Mais comme ordres et projets ne furent guère appliqués, ne doit-on pas admettre que les craintes d'incendie incitèrent les propriétaires et commerçants â créer le service des veilleurs de nuit !

 

*

**

 

Ces veilleurs, qui exercent, une profession durant le jour, ne reçoivent que quelques subsides des personnes directement intéressées.

Jamais ils n'ont émargé au budget municipal.

 

Les ressources qu'ils tirent, de leur fonction nocturne sont si modiques que leur nombre s'est réduit.

Ils étaient six lorsque la guerre éclata ;

ils ne sont plus que quatre, depuis 1915.

 

Pourtant, jusqu'en 1920, ils connurent des heures particulièrement dures.

La police, alors complètement désorganisée par la mobilisation, était inexistante.

Nos concitoyens savent combien nos rues étaient peu sûres.

Presque chaque nuit, des agressions se produisaient ;

à tout moment, des fusillades retentissaient.

L'usage du revolver était continu.

 

Les veilleurs, cependant, poursuivaient leur tâche.

Bien des fois, ils relevèrent des blessés.

Souvent, leur courageuse intervention faillit leur coûter la vie.

 

Que de souvenirs ils ont accumulés en leur mémoire au cours des nuits !

 

— Nous en avons tant, nous a dit leur doyen, que nous ne nous y retrouvons plus.

 

M. Tréguer, en effet, remplit ces fonctions depuis plus de vingt ans.

Le précédent doyen, M. Le Berre, mort l'an dernier, cria les heures pendant, quarante-quatre ans.

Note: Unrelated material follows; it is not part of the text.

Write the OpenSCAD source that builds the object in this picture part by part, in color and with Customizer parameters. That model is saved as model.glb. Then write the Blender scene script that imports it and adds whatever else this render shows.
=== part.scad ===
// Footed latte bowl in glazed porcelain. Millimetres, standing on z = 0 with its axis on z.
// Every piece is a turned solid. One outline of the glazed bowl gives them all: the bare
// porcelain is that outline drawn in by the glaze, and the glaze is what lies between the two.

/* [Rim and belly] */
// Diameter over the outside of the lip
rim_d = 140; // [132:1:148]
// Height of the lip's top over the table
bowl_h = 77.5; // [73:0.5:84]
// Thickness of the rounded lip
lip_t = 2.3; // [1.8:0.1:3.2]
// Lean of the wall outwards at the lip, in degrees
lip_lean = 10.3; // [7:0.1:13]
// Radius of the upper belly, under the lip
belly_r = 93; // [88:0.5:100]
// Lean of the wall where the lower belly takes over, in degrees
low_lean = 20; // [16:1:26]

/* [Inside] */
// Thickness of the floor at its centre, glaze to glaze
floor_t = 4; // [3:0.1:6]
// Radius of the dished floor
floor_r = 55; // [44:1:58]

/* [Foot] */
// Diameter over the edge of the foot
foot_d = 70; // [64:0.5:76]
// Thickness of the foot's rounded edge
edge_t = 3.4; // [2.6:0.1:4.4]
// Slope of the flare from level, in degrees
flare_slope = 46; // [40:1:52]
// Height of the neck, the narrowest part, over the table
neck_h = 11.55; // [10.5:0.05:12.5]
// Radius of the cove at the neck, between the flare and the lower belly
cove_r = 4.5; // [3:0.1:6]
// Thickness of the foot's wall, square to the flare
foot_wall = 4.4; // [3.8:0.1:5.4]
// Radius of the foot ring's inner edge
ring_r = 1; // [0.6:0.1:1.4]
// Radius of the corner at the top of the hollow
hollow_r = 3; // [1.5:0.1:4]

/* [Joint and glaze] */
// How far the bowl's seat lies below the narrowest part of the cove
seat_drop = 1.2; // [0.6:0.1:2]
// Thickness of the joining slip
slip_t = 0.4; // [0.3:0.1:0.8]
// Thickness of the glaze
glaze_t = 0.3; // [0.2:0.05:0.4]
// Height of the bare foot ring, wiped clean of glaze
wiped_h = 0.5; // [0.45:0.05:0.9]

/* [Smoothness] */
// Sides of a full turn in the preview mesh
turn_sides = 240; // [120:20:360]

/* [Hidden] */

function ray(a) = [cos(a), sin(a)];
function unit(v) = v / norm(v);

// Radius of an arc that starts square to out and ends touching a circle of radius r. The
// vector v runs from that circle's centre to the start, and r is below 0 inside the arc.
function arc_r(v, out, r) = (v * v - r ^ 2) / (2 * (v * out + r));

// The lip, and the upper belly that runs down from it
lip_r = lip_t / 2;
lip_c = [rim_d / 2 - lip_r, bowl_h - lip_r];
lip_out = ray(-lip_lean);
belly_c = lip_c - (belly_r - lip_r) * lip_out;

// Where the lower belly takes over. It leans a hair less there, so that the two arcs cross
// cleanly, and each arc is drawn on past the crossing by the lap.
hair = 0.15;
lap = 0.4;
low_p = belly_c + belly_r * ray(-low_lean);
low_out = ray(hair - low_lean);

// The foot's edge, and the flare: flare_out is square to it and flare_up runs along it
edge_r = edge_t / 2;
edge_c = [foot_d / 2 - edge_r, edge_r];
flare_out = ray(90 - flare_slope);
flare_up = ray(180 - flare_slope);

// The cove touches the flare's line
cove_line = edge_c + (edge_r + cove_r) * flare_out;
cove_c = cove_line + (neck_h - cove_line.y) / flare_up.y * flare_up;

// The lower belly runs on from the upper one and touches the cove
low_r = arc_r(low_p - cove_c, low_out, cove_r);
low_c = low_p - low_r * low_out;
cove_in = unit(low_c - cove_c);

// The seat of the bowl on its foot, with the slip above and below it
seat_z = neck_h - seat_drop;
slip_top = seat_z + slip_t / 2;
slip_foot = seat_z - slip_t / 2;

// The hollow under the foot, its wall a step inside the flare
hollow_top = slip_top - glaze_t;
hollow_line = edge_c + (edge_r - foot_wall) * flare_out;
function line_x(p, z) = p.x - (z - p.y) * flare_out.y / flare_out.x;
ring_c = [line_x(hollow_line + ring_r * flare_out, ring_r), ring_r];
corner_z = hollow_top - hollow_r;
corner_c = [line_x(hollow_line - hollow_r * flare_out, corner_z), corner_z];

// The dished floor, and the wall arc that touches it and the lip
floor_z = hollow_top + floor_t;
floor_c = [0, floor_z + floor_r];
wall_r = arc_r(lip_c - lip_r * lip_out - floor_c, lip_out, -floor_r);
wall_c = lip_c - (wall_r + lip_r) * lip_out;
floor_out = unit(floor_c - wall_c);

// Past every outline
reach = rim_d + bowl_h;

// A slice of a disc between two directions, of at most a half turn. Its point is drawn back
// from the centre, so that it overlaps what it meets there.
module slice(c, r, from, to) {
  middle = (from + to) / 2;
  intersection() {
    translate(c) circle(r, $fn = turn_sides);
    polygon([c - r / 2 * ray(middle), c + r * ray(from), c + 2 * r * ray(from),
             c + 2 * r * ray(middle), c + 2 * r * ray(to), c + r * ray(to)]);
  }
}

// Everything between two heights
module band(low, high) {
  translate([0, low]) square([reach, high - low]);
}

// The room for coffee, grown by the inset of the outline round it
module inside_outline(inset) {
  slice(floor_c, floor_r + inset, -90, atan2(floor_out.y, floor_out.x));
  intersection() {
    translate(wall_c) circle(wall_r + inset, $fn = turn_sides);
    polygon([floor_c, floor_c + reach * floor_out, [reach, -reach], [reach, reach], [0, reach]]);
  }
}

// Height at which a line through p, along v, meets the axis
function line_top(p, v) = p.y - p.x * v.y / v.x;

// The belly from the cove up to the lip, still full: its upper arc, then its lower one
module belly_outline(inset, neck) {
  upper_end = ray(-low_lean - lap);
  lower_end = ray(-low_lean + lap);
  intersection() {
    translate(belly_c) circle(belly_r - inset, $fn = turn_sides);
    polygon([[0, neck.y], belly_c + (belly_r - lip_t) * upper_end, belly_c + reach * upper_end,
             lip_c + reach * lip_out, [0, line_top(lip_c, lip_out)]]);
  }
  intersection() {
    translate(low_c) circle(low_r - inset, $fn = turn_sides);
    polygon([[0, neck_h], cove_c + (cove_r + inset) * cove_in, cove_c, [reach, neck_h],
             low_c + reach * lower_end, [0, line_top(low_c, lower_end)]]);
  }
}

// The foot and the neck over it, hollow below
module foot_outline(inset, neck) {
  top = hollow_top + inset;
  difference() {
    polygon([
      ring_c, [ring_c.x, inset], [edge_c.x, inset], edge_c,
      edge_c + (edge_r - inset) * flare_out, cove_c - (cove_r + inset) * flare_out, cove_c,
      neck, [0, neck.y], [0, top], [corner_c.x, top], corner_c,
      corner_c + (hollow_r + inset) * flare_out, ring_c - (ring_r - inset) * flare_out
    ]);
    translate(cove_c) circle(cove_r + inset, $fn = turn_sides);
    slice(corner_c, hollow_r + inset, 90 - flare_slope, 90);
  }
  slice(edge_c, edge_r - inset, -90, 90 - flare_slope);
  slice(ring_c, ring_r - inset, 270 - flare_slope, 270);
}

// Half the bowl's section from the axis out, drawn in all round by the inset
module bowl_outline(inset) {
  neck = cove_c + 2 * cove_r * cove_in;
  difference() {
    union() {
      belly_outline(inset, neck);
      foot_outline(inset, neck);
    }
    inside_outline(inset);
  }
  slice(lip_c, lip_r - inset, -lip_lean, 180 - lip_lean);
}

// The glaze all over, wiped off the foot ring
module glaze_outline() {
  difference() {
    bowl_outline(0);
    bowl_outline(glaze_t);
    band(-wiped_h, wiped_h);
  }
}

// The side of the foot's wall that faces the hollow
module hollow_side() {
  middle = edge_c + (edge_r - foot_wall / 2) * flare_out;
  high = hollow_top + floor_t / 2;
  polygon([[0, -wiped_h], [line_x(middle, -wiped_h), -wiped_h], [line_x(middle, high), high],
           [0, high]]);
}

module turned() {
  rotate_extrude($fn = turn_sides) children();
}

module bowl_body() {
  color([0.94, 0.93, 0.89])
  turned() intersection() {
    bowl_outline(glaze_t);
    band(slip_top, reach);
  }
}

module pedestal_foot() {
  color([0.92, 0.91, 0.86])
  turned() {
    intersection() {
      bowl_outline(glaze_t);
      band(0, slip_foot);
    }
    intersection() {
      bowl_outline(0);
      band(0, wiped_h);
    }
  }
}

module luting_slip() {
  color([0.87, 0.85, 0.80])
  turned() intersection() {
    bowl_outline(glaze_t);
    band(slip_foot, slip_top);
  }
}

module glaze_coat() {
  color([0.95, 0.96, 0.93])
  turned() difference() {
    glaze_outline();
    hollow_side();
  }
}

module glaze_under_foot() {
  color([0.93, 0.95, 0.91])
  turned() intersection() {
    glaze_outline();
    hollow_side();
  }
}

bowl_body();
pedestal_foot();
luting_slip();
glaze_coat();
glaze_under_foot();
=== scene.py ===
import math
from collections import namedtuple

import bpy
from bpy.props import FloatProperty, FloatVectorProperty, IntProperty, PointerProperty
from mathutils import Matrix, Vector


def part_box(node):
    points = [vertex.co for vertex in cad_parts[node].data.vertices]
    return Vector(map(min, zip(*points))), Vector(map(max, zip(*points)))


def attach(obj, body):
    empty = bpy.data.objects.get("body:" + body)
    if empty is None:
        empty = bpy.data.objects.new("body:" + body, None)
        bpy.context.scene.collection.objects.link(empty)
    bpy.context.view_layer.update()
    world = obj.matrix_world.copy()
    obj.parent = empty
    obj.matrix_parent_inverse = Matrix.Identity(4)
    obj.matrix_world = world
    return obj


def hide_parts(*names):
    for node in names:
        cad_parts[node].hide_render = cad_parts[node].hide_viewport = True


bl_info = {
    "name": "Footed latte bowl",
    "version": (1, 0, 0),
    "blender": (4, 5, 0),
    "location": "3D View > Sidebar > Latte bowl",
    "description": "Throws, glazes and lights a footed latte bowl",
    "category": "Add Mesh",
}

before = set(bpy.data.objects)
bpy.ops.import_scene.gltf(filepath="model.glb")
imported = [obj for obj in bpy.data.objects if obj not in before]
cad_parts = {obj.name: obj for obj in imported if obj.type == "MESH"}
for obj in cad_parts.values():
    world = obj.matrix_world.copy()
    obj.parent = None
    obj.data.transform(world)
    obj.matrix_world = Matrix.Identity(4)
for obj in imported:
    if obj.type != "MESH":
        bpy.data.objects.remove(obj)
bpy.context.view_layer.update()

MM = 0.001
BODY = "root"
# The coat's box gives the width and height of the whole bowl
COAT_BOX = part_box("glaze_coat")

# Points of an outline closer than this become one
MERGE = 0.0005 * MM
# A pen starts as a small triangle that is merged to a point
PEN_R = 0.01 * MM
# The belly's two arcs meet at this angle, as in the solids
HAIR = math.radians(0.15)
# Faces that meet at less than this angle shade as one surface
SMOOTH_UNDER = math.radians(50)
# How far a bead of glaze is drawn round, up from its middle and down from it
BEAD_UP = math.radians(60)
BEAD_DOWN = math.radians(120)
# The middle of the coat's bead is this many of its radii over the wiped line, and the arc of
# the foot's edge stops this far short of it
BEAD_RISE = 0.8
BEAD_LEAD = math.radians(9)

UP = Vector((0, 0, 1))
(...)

En dépit des soixante-quatorze années qui avaient blanchi ses cheveux, sa voix retentissait encore avec puissance.

 

Mais quinze jours après sa dernière ronde, sa propre heure sonna lugubrement et retentit douloureusement  dans le cœur de ses collègues qui avaient été ses meilleurs amis.

 

Il est... minuit... sonné !

 

Le vieux veilleur n'est plus, mais la tradition subsiste.